Although one of the most commonly mutated genes in human cancer, the KRAS gene has proven difficult to successfully target. A recent study published in Cell Reports has highlighted a potential new way of targeting this genetic aberration in KRAS-driven lung cancer.
The investigating team from UT Southewestern Medical Center (TX, USA) observed the biology of KRAS in lung cancer and determined that activity of the ACSL3 gene is critical for survival of malignant cells. Subsequently, they determined that suppression of ACSL3 resulted in cancer cell death.
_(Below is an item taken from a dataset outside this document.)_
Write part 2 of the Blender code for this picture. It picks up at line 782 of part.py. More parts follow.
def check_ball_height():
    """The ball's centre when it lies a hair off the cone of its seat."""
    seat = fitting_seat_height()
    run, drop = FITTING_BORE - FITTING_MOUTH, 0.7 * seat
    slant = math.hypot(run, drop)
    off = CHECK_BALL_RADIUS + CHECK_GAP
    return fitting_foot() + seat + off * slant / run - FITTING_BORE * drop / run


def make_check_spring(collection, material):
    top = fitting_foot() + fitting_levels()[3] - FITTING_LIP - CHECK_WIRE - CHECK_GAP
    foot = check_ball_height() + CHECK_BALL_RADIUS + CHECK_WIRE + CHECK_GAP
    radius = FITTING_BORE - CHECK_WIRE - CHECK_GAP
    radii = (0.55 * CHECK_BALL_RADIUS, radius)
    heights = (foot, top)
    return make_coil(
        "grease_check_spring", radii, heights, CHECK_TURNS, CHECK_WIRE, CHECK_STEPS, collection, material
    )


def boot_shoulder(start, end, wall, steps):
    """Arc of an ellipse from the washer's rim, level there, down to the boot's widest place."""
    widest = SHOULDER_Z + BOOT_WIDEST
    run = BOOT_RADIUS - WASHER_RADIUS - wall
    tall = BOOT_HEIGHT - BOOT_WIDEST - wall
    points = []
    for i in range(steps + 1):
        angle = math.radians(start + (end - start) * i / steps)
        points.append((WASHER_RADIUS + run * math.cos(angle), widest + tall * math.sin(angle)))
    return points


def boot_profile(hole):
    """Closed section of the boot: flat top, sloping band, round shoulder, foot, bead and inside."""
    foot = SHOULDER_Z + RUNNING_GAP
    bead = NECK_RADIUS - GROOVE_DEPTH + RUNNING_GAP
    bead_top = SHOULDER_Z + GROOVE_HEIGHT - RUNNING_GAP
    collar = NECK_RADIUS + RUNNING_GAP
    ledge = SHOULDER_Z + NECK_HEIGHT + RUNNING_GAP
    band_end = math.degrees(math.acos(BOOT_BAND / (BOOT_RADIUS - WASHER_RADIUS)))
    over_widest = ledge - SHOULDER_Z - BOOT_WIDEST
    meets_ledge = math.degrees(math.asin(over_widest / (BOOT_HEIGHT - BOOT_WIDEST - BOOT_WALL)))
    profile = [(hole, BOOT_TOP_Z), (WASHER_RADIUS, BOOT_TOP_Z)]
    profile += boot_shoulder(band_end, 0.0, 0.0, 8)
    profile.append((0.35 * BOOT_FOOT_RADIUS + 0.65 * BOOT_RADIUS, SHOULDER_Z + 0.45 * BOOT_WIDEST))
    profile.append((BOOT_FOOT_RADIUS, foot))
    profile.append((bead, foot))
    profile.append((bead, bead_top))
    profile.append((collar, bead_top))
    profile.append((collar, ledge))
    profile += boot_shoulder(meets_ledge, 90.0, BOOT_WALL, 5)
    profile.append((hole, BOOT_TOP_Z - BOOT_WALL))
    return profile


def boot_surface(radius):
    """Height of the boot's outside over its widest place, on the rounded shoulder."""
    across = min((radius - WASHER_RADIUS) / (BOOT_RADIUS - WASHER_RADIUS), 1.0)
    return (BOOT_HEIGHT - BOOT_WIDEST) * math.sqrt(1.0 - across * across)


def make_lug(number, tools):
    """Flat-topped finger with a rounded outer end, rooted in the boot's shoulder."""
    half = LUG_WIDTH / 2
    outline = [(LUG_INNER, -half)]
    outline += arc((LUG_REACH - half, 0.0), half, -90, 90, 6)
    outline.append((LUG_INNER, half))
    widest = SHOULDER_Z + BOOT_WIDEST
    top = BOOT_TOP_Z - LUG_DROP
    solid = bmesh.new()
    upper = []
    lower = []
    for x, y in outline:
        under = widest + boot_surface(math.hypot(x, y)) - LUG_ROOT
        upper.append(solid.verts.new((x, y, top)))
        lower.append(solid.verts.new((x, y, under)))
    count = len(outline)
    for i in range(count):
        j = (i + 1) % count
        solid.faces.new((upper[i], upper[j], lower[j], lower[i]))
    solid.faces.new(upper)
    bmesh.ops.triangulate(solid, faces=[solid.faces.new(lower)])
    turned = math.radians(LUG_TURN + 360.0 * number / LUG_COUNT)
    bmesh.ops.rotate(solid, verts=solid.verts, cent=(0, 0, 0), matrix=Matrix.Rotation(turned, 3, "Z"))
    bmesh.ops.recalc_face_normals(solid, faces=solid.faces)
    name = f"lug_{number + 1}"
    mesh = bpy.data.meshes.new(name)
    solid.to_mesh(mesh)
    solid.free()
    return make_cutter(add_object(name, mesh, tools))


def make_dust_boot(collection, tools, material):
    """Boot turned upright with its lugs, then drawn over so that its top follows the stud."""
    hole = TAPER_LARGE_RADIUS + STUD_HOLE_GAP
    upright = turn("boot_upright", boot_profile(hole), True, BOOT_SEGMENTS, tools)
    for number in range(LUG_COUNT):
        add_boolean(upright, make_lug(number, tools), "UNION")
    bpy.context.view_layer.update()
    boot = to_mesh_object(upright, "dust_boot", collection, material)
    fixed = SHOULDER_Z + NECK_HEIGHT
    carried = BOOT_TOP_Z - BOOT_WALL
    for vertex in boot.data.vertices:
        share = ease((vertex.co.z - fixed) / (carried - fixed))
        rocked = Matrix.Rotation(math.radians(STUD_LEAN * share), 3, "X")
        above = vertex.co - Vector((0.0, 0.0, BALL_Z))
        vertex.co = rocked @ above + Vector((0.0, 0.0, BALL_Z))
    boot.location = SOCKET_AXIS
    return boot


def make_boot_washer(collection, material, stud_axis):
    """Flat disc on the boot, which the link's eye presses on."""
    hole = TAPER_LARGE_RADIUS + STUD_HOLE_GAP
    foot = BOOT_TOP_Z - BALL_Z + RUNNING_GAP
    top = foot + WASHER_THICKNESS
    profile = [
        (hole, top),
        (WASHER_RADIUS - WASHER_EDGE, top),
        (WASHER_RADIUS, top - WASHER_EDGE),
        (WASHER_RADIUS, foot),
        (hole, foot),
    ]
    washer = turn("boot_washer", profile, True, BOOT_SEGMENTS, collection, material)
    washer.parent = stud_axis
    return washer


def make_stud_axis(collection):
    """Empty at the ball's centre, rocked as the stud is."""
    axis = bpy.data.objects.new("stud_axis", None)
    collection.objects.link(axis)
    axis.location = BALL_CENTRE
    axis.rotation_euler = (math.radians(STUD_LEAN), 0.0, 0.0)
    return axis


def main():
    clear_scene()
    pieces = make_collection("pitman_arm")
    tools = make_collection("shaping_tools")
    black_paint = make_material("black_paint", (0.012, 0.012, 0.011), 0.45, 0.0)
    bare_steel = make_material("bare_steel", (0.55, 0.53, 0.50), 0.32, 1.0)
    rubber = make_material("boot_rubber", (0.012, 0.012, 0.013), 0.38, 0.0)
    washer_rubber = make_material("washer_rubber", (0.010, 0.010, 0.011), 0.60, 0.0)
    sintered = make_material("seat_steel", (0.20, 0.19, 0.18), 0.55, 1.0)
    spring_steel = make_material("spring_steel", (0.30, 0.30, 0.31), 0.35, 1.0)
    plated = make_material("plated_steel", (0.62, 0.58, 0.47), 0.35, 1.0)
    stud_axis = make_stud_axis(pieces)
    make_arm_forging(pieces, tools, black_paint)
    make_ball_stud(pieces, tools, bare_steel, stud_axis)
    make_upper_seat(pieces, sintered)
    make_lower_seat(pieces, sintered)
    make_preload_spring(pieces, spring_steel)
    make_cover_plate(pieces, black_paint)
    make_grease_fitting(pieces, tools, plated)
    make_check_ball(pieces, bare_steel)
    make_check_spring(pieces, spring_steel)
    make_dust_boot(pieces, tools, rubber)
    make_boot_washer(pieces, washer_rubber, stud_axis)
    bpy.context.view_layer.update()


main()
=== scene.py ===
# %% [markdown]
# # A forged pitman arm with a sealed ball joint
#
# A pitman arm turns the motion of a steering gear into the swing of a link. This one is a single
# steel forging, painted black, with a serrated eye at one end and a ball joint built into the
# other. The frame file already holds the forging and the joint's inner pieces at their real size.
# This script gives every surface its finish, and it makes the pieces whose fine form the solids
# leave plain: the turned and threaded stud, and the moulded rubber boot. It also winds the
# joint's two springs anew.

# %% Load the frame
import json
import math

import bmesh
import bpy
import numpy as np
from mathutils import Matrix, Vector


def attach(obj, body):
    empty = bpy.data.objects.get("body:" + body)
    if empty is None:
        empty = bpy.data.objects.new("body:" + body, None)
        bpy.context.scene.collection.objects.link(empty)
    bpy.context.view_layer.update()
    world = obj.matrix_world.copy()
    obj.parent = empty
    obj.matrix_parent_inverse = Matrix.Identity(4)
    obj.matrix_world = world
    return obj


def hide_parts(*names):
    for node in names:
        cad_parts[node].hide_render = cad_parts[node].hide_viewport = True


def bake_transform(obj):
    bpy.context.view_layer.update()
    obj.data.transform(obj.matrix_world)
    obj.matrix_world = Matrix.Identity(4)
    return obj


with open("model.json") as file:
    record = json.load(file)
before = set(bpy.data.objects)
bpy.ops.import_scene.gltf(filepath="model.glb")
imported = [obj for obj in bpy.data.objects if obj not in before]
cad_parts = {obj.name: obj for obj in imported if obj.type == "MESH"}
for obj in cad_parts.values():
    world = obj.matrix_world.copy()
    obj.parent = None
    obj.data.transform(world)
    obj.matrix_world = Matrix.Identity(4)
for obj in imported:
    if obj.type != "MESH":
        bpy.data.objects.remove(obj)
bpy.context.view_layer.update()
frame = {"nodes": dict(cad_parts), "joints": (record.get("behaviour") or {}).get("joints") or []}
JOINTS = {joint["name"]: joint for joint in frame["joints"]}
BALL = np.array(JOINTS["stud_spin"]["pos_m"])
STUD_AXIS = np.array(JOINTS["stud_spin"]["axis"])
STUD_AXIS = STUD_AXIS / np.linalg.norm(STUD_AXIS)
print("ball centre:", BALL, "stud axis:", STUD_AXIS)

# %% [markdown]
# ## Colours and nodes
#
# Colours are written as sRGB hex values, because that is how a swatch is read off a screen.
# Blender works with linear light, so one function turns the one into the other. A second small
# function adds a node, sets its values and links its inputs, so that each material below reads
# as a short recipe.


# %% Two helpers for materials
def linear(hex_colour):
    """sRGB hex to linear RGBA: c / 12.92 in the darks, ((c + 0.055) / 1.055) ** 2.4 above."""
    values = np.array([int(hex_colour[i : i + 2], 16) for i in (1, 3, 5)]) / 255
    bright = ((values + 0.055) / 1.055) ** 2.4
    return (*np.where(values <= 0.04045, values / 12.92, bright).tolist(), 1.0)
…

Mutations in the KRAS gene are found in approximately 30% of all lung cancer cases and are associated with aggressive, therapy-resistant disease with a poor prognosis.
“Despite some recent advances, mutant KRAS remains a very challenging target. There is a dearth of treatment options for tumors initiated by this gene,” commented senior author Pier Paolo Scaglioni of the Harold C. Simmons Comprehensive Cancer Center at Southwestern.
Using cell lines, mice, and human patient tumor samples, the team found that the enzymatic activity of ACSL3 is needed for the mutant KRAS gene to promote the formation of lung cancer, and further demonstrated that fatty acids, which are the substrates of ACSL3 enzyme, play a critical role in lung cancer.
“There is an urgent need for discovery of additional targets that inhibit lipid metabolism in cancer cells that could lead to targeted therapies: the discovery of the importance of ACSL3 in lung cancer meets this unmet need,” reported Mahesh S Padanad, first author from UT Southwestern.